Thursday, January 25, 2007

Wood alcohol

The Coyote asks a good question over at his blog:
Is it possible to make ethanol from cellulose? In the past, when you started with cellulose you got wood alcohol, methanol, rather than ethanol. If I recall correctly, methanol contains considerably fewer BTUs per gallon and is much less desirable as a motor fuel. With a bit of bioengineering it might be possible, but I'm skeptical. If it were possible, wouldn't Budweiser be making beer from used diapers now?
Really good questions.

I used to make model airplane fuel out of wood alcohol and castor oil. It ran fine in my engines.
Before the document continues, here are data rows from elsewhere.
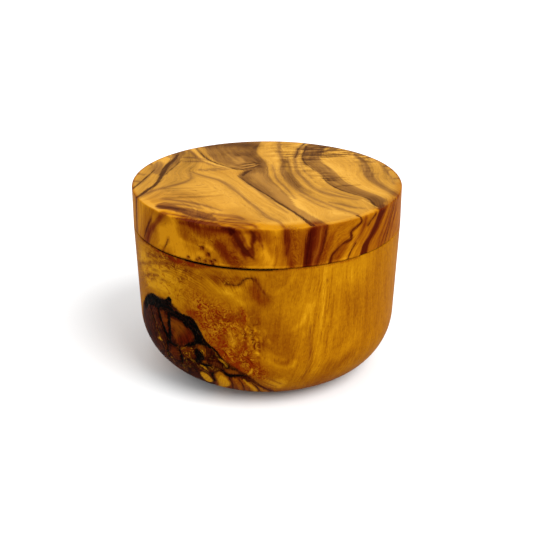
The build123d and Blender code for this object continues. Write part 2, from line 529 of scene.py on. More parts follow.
def wood_material(name, figure, wall_wood):
    """Figured wood that reads the painted fields. figure gives the strength of each kind of streak."""
    s = Shader(name, 0.4)
    mm_place = s.stretch(s.place, 1000, 1000, 1000)
    grain = s.attribute("grain", vector=True)
    wander = s.noise(mm_place, 0.22, 3.0, 0.6, colour=True)
    wander = s.shift(s.stretch(wander, 1.6, 1.6, 1.6), (-0.8, -0.8, -0.8))
    flow = s.shift(grain, wander)
    # Where this field is 0 the face's colours, with their painted sheen, are used, and where it is 1 the
    # walls' darker colours, partly painted shade
    wall = s.attribute("wall")
    tone = s.attribute("tone")

    def tint(key):
        return s.mix(wall, rgb(*FACE_WITH_SHEEN[key]), rgb(*wall_wood[key]))

    def shades(key, level):
        return s.mix(wall, s.ramp(level, FACE_WITH_SHEEN[key]), s.ramp(level, wall_wood[key]))

    # The plain wood: streaks along the grain, and slow clouds, mottle and fine grit across it
    broad = s.noise(s.stretch(flow, 0.34, 0.022, 0.022), 1.0, 4.0, 0.55)
    fine = s.noise(s.stretch(flow, 2.2, 0.09, 0.09), 1.0, 4.0, 0.62)
    hair = s.noise(s.stretch(flow, 5.0, 0.3, 0.3), 1.0, 2.0, 0.5)
    cloud = s.noise(mm_place, 0.075, 3.0, 0.5)
    mottle = s.noise(mm_place, 0.55, 4.0, 0.65)
    grit = s.noise(s.stretch(flow, 1.7, 1.1, 1.1), 1.0, 2.0, 0.6)
    level = s.about(broad, figure["broad"], figure["middle"])
    for layer, weight in ((fine, figure["fine"]), (hair, figure["hair"]), (cloud, figure["cloud"]),
                          (mottle, figure["mottle"]), (grit, figure["grit"])):
        level = s.math("ADD", level, s.about(layer, weight))
    crossing = s.shift(mm_place, s.stretch(wander, 2, 2, 2))
    chatter = s.noise(s.stretch(crossing, 0.10, 0.50, 0.32), 1.0, 3.0, 0.55)
    waves = s.math("MULTIPLY", s.step(chatter, 0.38, 0.62, 0.5, -0.5), s.attribute("ripple"))
    combed = s.math("MULTIPLY", s.about(fine, 0.8), s.attribute("straight"))
    level = s.math("ADD", s.math("ADD", level, waves), combed)
    level = s.math("MULTIPLY_ADD", tone, -0.5, level)
    colour = shades("wood", level)

    # Red speckle
    swirl = s.noise(mm_place, 0.13, 2.0, 0.5, colour=True)
    swirl = s.shift(mm_place, s.stretch(swirl, 12.0, 12.0, 12.0))
    grains = s.step(s.noise(swirl, 1.2, 3.0, 0.7), 0.46, 0.56)
    tinted = s.math("MULTIPLY", s.attribute("red"), s.math("MULTIPLY_ADD", grains, 0.58, 0.38), clamp=True)
    colour = s.mix(tinted, colour, tint("red"))

    # Growth bands, feathered along the grain, and veins and lines with soft borders
    feather = s.about(s.noise(s.stretch(flow, 1.7, 0.09, 0.09), 1.0, 3.0, 0.6), 3.0)
    ragged = s.about(s.noise(s.stretch(flow, 1.1, 0.4, 0.4), 1.0, 3.0, 0.6), 1.3)
    uneven = s.noise(s.stretch(flow, 0.3, 0.16, 0.16), 1.0, 2.0, 0.5)

    def inside(field, low, high, edge):
        return s.step(s.math("ADD", s.attribute(field), edge), low, high)

    band_level = s.math("ADD", s.about(fine, 0.9, 0.56), s.about(broad, 0.7))
    band_level = s.math("ADD", band_level, s.about(grit, figure["grit"]))
    band_level = s.math("MULTIPLY_ADD", tone, -0.45, s.math("MULTIPLY_ADD", waves, 0.6, band_level))
    band = shades("band", band_level)
    pale_band = shades("band", s.math("ADD", band_level, 0.2))
    for field, low, high, edge, most, paint in (
        ("vein", -1.5, 0.4, feather, 0.58, pale_band), ("vein", -0.35, 0.35, ragged, 0.85, pale_band),
        ("brown", -0.7, 0.6, feather, 0.96, band),
        ("line", -1.2, 0.3, feather, 0.60, band), ("line", -0.3, 0.3, ragged, 0.95, tint("line")),
    ):
        drawn = inside(field, low, high, edge)
        cover = s.math("MULTIPLY", drawn, s.step(uneven, 0.3, 0.5, most * 0.8, most))
        colour = s.mix(cover, colour, paint)

    # The knot: dark ground and red facets
    rough_edge = s.about(s.noise(mm_place, 0.9, 3.0, 0.65), 1.8)
    patches = s.noise(swirl, 0.35, 4.0, 0.6)
    streaked = s.math("ADD", s.about(fine, 0.9), patches)
    ground = inside("ember", -0.7, 0.7, rough_edge)
    colour = s.mix(ground, colour, s.ramp(streaked, KNOT["ground"], 0.25, 0.75))
    facet = s.ramp(streaked, KNOT["facet"], 0.25, 0.72)
    glowing = s.math("MULTIPLY", s.attribute("glow"), s.step(streaked, 0.2, 0.65, 0.35, 0.95), clamp=True)
    facet = s.mix(glowing, facet, rgb(*KNOT["glow"]))
    colour = s.mix(inside("facet", -0.35, 0.5, ragged), colour, facet)

    # Burr: dark hollows and bright curls
    burr = s.attribute("burr")
    curls = s.noise(swirl, 0.34, 3.0, 0.55, 0.9)
    ridges = s.math("ABSOLUTE", s.about(curls, 1.0))
    broken = s.step(s.noise(mm_place, 0.42, 2.0, 0.5), 0.44, 0.60)
    bright = s.math("MULTIPLY", s.math("MULTIPLY", s.step(ridges, 0.05, 0.0), broken), burr, clamp=True)
    hollows = s.noise(swirl, 0.5, 4.0, 0.65, 0.5)
    sunk = s.math("MULTIPLY", s.step(hollows, 0.50, 0.38), burr, clamp=True)
    colour = s.mix(s.math("MULTIPLY", sunk, 0.9), colour, rgb(0.56, 0.32, 0.20), "MULTIPLY")
    colour = s.mix(s.math("MULTIPLY", bright, 0.7), colour, tint("curl"))

    # Black bark, the gold caught in it, and painted shade in the seam's gap, in the bark's black
    crust = s.noise(mm_place, 1.2, 4.0, 0.7)
    char = s.mix(s.step(crust, 0.52, 0.72), rgb(*KNOT["char"]), rgb(*KNOT["crust"]))
    charred = inside("char", -0.3, 0.3, rough_edge)
    colour = s.mix(charred, colour, char)
    colour = s.mix(s.math("MULTIPLY", inside("gold", -0.5, 0.6, ragged), 0.9), colour,
                   shades("wood", s.about(fine, 1.2, 0.92)))
    seam_shade = s.math("MULTIPLY", s.attribute("seam_shade"), 1.0, clamp=True)
    colour = s.mix(seam_shade, colour, rgb(*KNOT["char"]))

    # Inside and underneath, where nothing is painted, bands follow the growth rings
    inner = s.attribute("inner")
    rings = s.noise(s.stretch(flow, 0.12, 0.008, 0.008), 1.0, 3.0, 0.6)
    hidden = s.math("MULTIPLY", s.step(rings, 0.54, 0.60), inner)
    colour = s.mix(s.math("MULTIPLY", hidden, 0.7), colour, band)

    # Pores: short dark dashes along the grain
    dashes = s.noise(s.stretch(flow, 3.4, 0.42, 0.42), 1.0, 1.0, 0.4)
    pores = s.math("MULTIPLY", s.step(dashes, 0.62, 0.78), 0.5)
    colour = s.mix(pores, colour, band)
    s.put(colour, s.surface.inputs["Base Color"])

    gloss = s.step(fine, 0.3, 0.7, 0.36, 0.44)
    gloss = s.math("MULTIPLY_ADD", inner, 0.12, gloss)
    gloss = s.math("MULTIPLY_ADD", charred, 0.08, gloss)
    s.put(gloss, s.surface.inputs["Roughness"])
    s.surface.inputs["Specular IOR Level"].default_value = 0.003
    sunk_bark = s.math("MULTIPLY", crust, charred)
    s.bump((fine, 0.25, 0.05), (pores, -0.5, 0.08), (sunk_bark, 0.6, 0.35))
    return s.material


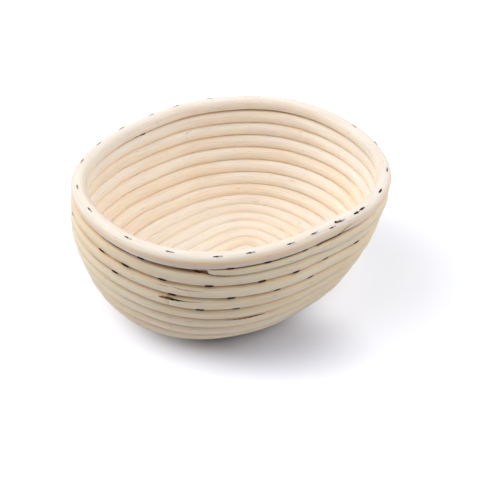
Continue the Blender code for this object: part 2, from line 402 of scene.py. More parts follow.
@dataclass(frozen=True)
class OvalWall:
    """The oval bowl that the cane is wound on, with the small lean of a hand-wound basket."""

    pitch: float = 9.2 * MM
    half_straight: float = 17.3 * MM
    base_line: float = 3.4 * MM
    base_offset: Pair = (3.3 * MM, 2.0 * MM)
    wound_turns: int = 14
    core_share: float = 0.9
    # Slope of the wall from each turn to the next one down, in degrees from level
    slopes: Row = (88, 87, 84, 76, 72, 69, 63, 50, 33, 12, 4, 0)
    climb_heading: float = -90.0
    climb_spread: float = 230.0
    loose_rounds: int = 2
    loose_share: float = 0.075
    fold_drop_share: float = 0.5
    profile_steps: int = 1500
    walk_steps: int = 40000
    # Millimetres that the hand-wound wall stands out of the regular oval: the mean, then
    # cosine and sine of one to six waves round the plan. The rows are the rim, and what the
    # powers of the drop below the rim add.
    hand_shape: tuple[Row, ...] = (
        (-0.80, 0.58, -1.08, 0.06, -0.33, -0.82, -0.08, 0.00, 0.38, 0.31, 0.47, -0.68, 0.18),
        (1.23, -5.07, 1.67, 0.45, -3.82, 2.21, 0.93, 0.50, -1.78, 0.77, -0.04, 0.11, -0.40),
        (-2.09, 3.62, -1.87, 1.51, 4.39, -1.49, -0.62, 0.27, 0.75, -1.08, -0.72, -0.05, -0.30),
        (2.28, 0.94, 2.16, -0.78, 0.11, -1.61, 0.40, 0.44, 0.68, -0.37, 0.11, 0.11, 0.19),
    )
    hand_powers: tuple[int, ...] = (0, 1, 2, 6)
    hand_fade: float = 45 * MM
    profile: dict = field(init=False, default_factory=dict)

    def __post_init__(self) -> None:
        """Works out the wall's profile once."""
        middle = self.wound_turns + self.core_share
        turns = np.linspace(0.0, middle, self.profile_steps)
        slope = np.radians(np.interp(turns - 0.5, range(len(self.slopes)), self.slopes))
        step = self.pitch * (turns[1] - turns[0])
        wide = np.concatenate([np.cumsum((np.cos(slope) * step)[::-1])[::-1][1:], [0.0]])
        high = np.concatenate([np.cumsum((np.sin(slope) * step)[::-1])[::-1][1:], [0.0]])
        self.profile.update(turns=turns, slope=slope, wide=wide, high=high)

    @property
    def fold_station(self) -> float:
        """Station where the winding ends and the fold at the middle begins."""
        return self.wound_turns * 4 - 2

    def heading(self, station: Array) -> tuple[Array, Array]:
        """Heading of the outward side at each station.

        Args:
            station: Stations along the winding.

        Returns:
            The heading in radians and the share of the half straight to its centre.
        """
        leg, share = np.divmod(np.mod(station, 4), 1)
        leg, still = leg.astype(int), 0 * share
        heading = np.choose(leg, [180 * share - 90, 90 + still, 180 * share + 90, 270 + still])
        end = np.choose(leg, [1 + still, 1 - 2 * share, -1 + still, 2 * share - 1])
        return np.radians(heading), end

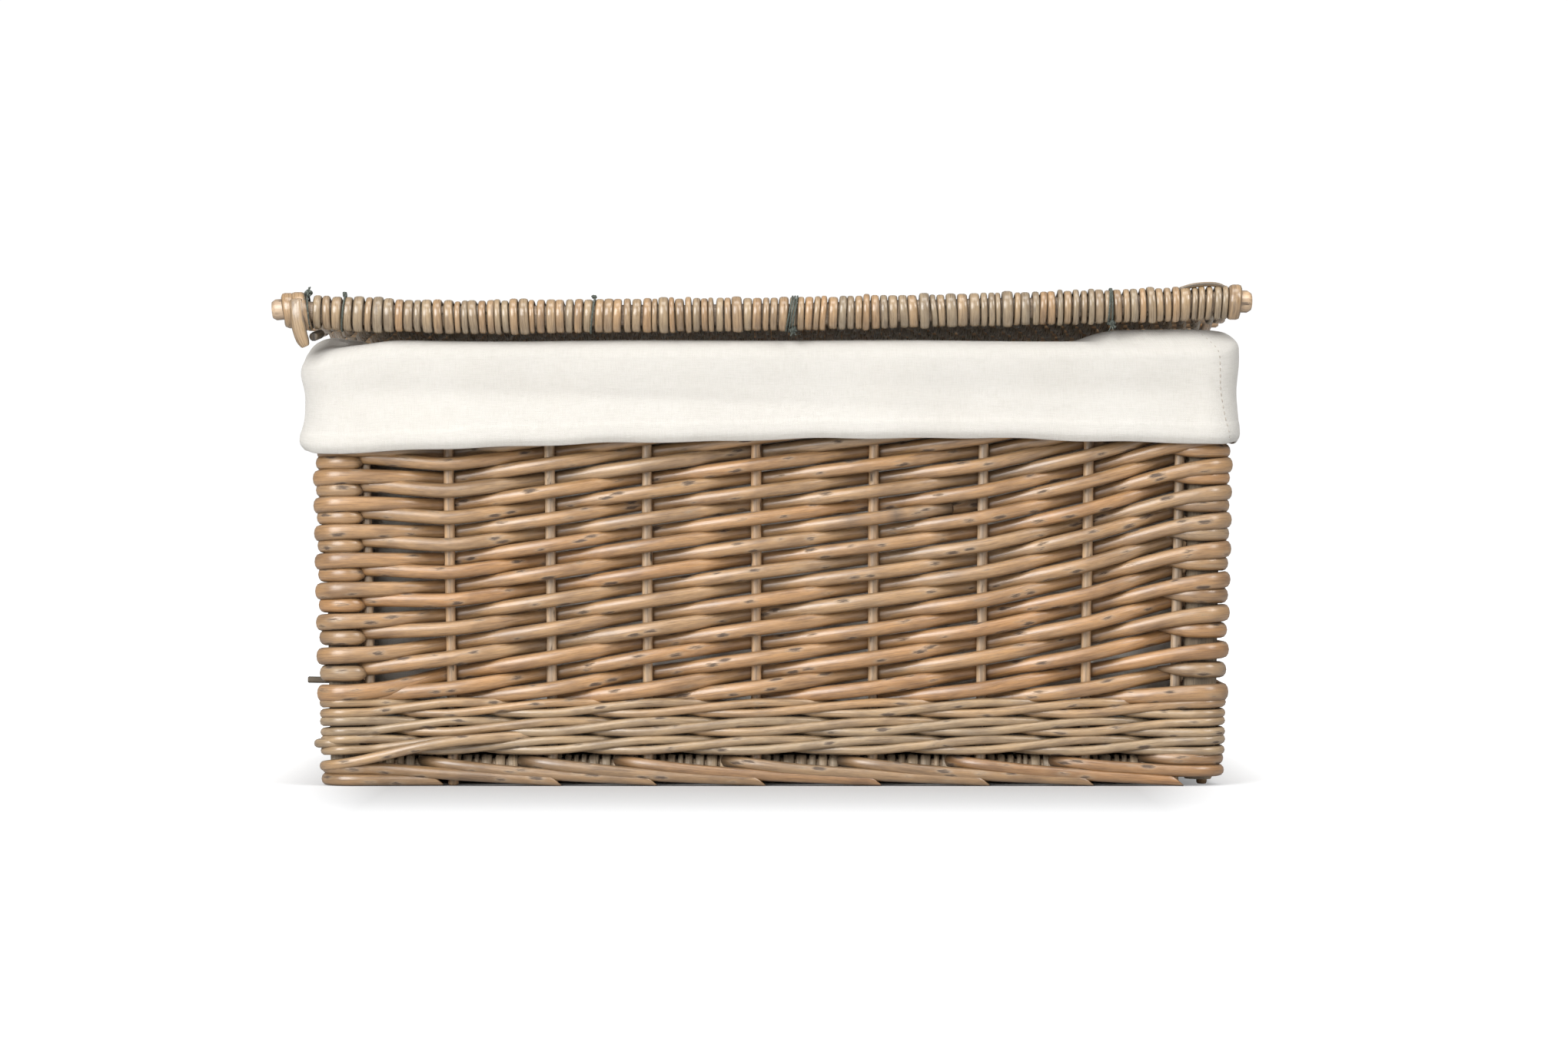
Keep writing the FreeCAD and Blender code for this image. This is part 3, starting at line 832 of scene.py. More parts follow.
def draw_wale_pass(rods, stops, tint, start):
    """One stretch of a wale rod, from behind a stake to behind the next that it dives behind."""
    route = Route()
    for side, number, offset, z in stops:
        if number is None:
            after = next_side(side)
            turn = turn_points(CORNER_AFTER[side], side, WALE_TURN_RADIUS, z, z)
            route.follow(turn, offset, 0)
            route.jump(STAKES[after][0].at(z), offset, 0)
            continue
        count = 3 if number == 0 else 10
        route.reach(STAKES[side][number].at(z), NORMALS[side], offset, 0, count)
    path = soften(route.points, 3)
    offsets = np.array(route.offsets)
    path[:, 2] += np.interp(np.arange(len(path)), (0, 5, len(path) - 6, len(path) - 1), (0, -1.2, 1.2, 0))
    # Painted shadow where the wale rod goes behind a stake
    shade = np.clip((1.0 - offsets) / 7.0, 0, 1)
    radius = WALE_RADIUS * rods.rng.uniform(0.94, 1.06)
    rods.add(path, radius, radius * 0.95, tint=tint, shade=shade, start=start)


def build_wale():
    walls = {side: Rods(f"willow_wale_{side}", around=10) for side in SIDES}
    for level in range(WALE_ROUNDS):
        for phase_shift in range(3):
            tint, start = weaver_start(200 + level * 3 + phase_shift)[1:]
            stops = wale_stops(phase_shift, WALE_LOWEST + level * WALE_ROUND)
            inside = [place for place, stop in enumerate(stops) if stop[1] is not None and stop[2] < 0]
            inside = [place - len(stops) for place in inside[-1:]] + inside
            for first, final in zip(inside, inside[1:]):
                stretch = [stops[place] for place in range(first, final + 1)]
                if all(stop[2] < 0 for stop in stretch):
                    continue
                corners = [stop[0] for stop in stretch if stop[1] is None]
                owner = stretch[1][0]
                if corners:
                    owner = "front" if "front" in CORNER_AFTER[corners[0]] else "back"
                draw_wale_pass(walls[owner], stretch, tint, start + 150 * first)
    for side, rods in walls.items():
        rods.build(WALE_WOOD, "basket", "wale_rods", f"wale_{side}")


# Foot: stout rods that come out under the wale, slant down to the right and end in a slanting cut


def foot_start(side, number, lift=0.0):
    """Where a foot rod comes out, just before a stake."""
    return [
        beside_stake(side, number, -15.0, -4.0, 12.0 + lift),
        beside_stake(side, number, -11.5, 2.0, 11.6 + lift),
        beside_stake(side, number, -6.0, 5.2, 10.9 + lift),
        beside_stake(side, number, 2.0, 6.2, 9.9 + lift),
        beside_stake(side, number, 22.0, 7.0, 7.6 + lift * 0.6),
    ]


def foot_end(side, number, z):
    """Where a foot rod passes one stake and ends in its cut just before the next."""
    return [beside_stake(side, number, 0.0, 6.8, z), beside_stake(side, number + 1, 1.0, 6.9, 2.75)]


def refine(points, spacing=4.0):
    """Even, softened samples along a few given points."""
    points = np.array(points, float)
    run = np.concatenate([[0], np.cumsum(np.linalg.norm(np.diff(points, axis=0), axis=1))])
    count = max(int(run[-1] / spacing), 3)
    places = np.linspace(0, run[-1], count + 1)
    path = np.stack([np.interp(places, run, points[:, axis]) for axis in range(3)], 1)
    return soften(path, 4)


def draw_foot_rod(rods, points):
    path = refine(points)
    size = rods.rng.uniform(0.94, 1.08)
    run = np.linspace(0, 1, len(path))
    radius = FOOT_RADIUS * size * (1.05 - 0.16 * run)
    # Painted shadow at the rod's start, where it comes out from under the wale
    shade = np.clip(0.8 - run * 9, 0, 0.8)
    rods.add(path, radius, radius * 0.9, shade=shade, slant=(0, -1.3))


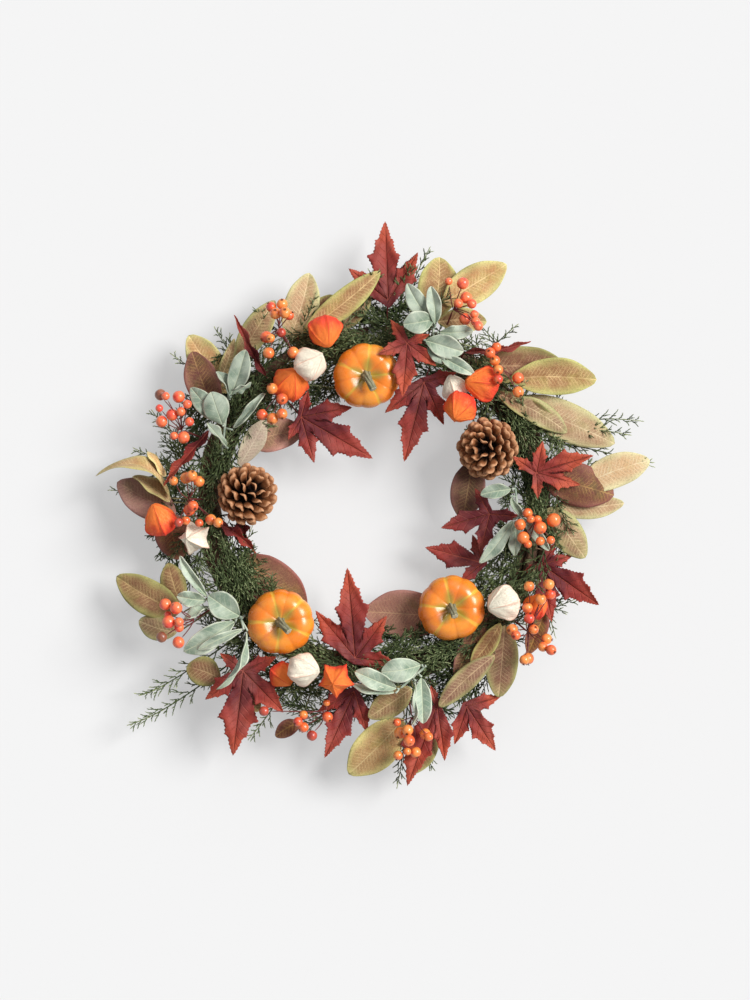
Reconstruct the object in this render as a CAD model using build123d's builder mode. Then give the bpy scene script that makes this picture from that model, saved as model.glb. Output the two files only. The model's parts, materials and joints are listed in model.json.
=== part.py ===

These were tiny two-stroke engines that powered model aircraft and as dead-broke adolescents, we were always out of money. We learned that wood alcohol and castor oil gave good service in these tiny engines and was considerably less expensive than the commercial fuel. For the price of a bottle of commercial fuel, you could mix up about three times as much homemade fuel. We didn't care how many BTU's it contained and we weren't interested in efficiency. All we cared about was that we could fly our planes on the cheap. In using the fuel, it was important to shake the bottle well before fueling, because wood alcohol and castor oil don't readily mix. I suppose the inflight vibration kept the fuel mixed while the motor was running.

As I recall, I kept my fuel in a big, brown glass gallon jug originally used to sell root beer. I lugged that bottle around for three or four years and it was probably discarded when we cleaned out Daddy's shop.

And no, you can't drink wood alcohol. It'll poison you. You'll die.